Writing on this site a few weeks ago (here) Peter Hain extolled the supposed virtues of a Cardiff to Weston barrage across the Severn. The former Secretary of State for Wales and his colleagues at Hafren Power are of course at an advantage in describing the new proposal. That’s because no-one else has seen it. The barrage proposal – described as ‘inchohate’ by the developers (that is to say, not fully formed) – has never seen the light of day. That means its proponents get bucketloads of free media coverage while those of us who have concerns are left to hypothesise.

Meanwhile, at the Welsh Affairs Select Committee a couple of weeks ago I presented evidence that contradicts many of Hafren Power’s claims. To my surprise, Peter Hain did the same the following day at the Energy and Climate Change Committee. It seemed like a peculiar strategy for the project’s principal cheerleader to dismantle his own side’s viewpoint so skilfully.

Peter Hain said that it would “clearly be necessary” to un-designate the Natura 2000 habitat in order to proceed with the project. This is something that has never happened before, and would need to be agreed by the European Commission. Let’s remember that Pembroke power station – itself the centre of a European Commission infringement procedure as a result of a Friends of the Earth Cymru complaint – related to one Special Area of Conservation. The Severn barrage would impact on 19 Special Areas of Conservation, 5 Special Protection Areas and 5 Ramsar sites. Suffice to say that un-designation would be contentious. Compensatory habitat would be of a scale 30-60 times greater than any previous scheme in the UK.

But let’s look at some of the claims of Hafren Power. Peter Hain said:

“It will generate fully 5 per cent of the UK’s electricity needs, that is… the equivalent of three or four nuclear reactors and over 3,000 wind turbines. There’s nothing like it on the horizon for renewable energy generation”.

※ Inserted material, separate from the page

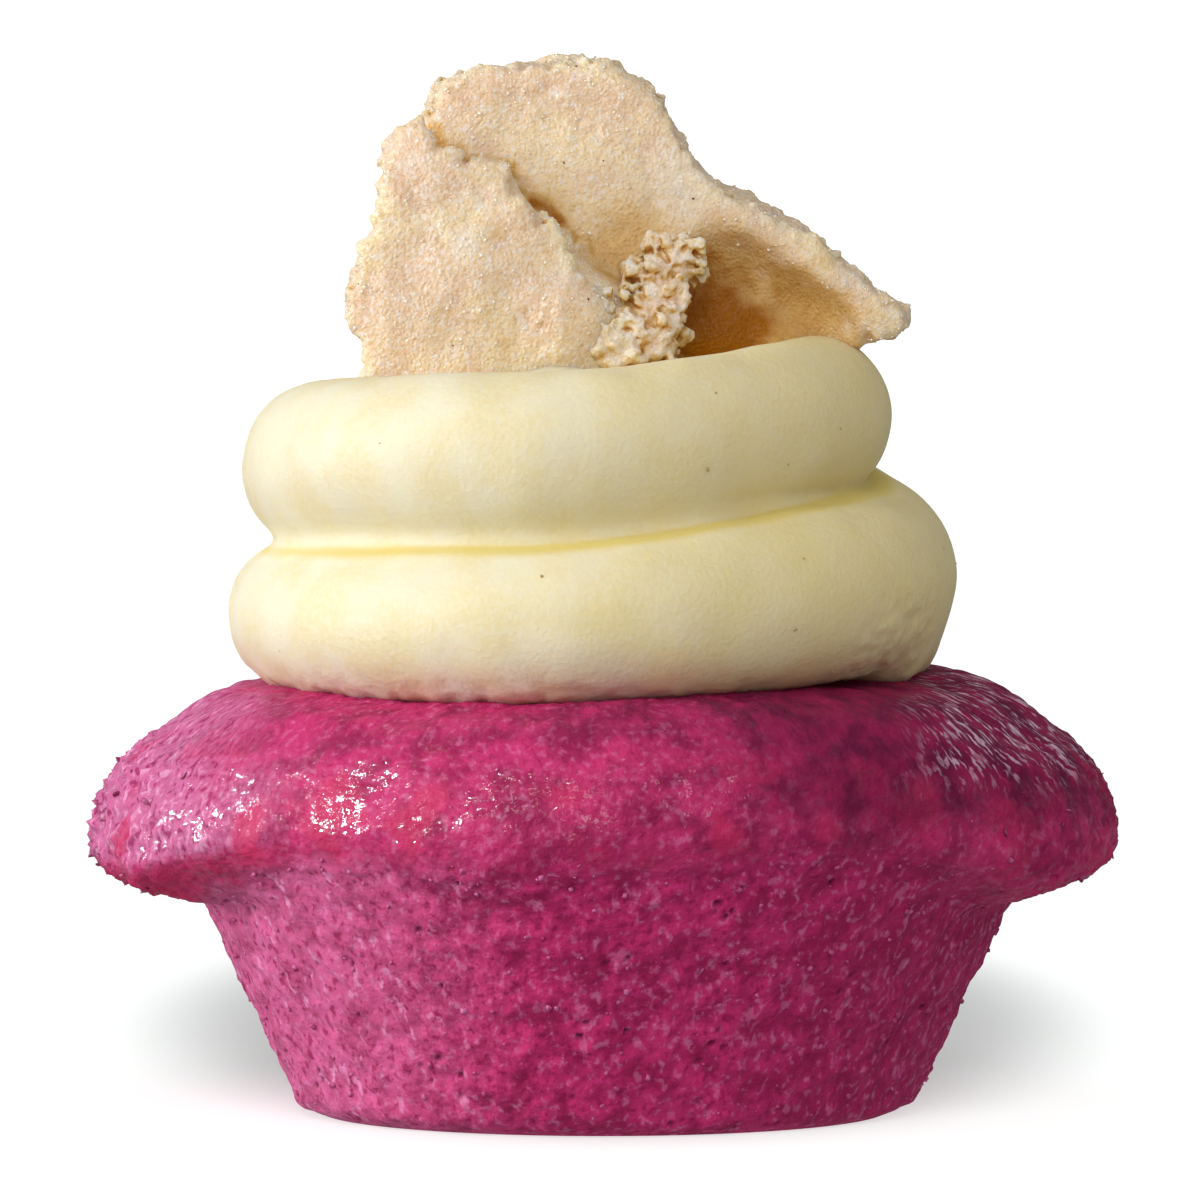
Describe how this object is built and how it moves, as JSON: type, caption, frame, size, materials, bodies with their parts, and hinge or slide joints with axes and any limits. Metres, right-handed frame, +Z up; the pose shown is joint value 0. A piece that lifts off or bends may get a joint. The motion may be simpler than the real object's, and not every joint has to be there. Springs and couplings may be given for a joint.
{
  "type": "cupcake",
  "caption": "Bite-size cupcake without a paper case: magenta sponge with a wide lip, a piped swirl of pale-yellow icing and a torn chunk of cookie dough on top.",
  "frame": {"origin": "centre of the sponge's flat base, which stands on the table", "axes": "+Z up; -Y is the front that the picture shows; +X is to the right in it"},
  "size_m": [0.0444, 0.0415, 0.0457],
  "materials": {
    "sponge": "magenta sponge cake, sticky pitted skin on the crown and lip, fine open crumb on the side",
    "icing": "smooth pale-yellow icing with a soft sheen",
    "cookie_dough": "raw cookie dough, grainy with sugar, slightly translucent"
  },
  "bodies": {
    "root": {"sponge": "sponge", "icing": "icing", "dough_chunk": "cookie_dough"}
  },
  "joints": []
}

The most authoritative anaylsis yet of the costs of generating electricity from solar power indicate that we’ll reach grid parity by 2016 (also for onshore wind). So in three years’ time, it will be cheaper for households to generate their own electricity on rooftops than it will to buy it from the grid. That’s a game-changer. We’ve seen Germany’s solar production go from less than 1 per cent of electricity in 2008 to 5 per cent in 2012 – and that’s in a situation where it has yet to reach grid parity. Given that Hafren Power’s contraption won’t be powering a single light bulb until 2025, that it expects subsidies for 25 years, and that in contrast to nuclear, renewable technologies are getting cheaper as time goes by, I’d say that both solar and wind are very much on the horizon. In just four years, Germany is producing more electricity from solar than Hafren Power’s barrage will ever do. What’s more, the jobs in solar are high quality and right across Germany, not in a few sectors in one small geographical area.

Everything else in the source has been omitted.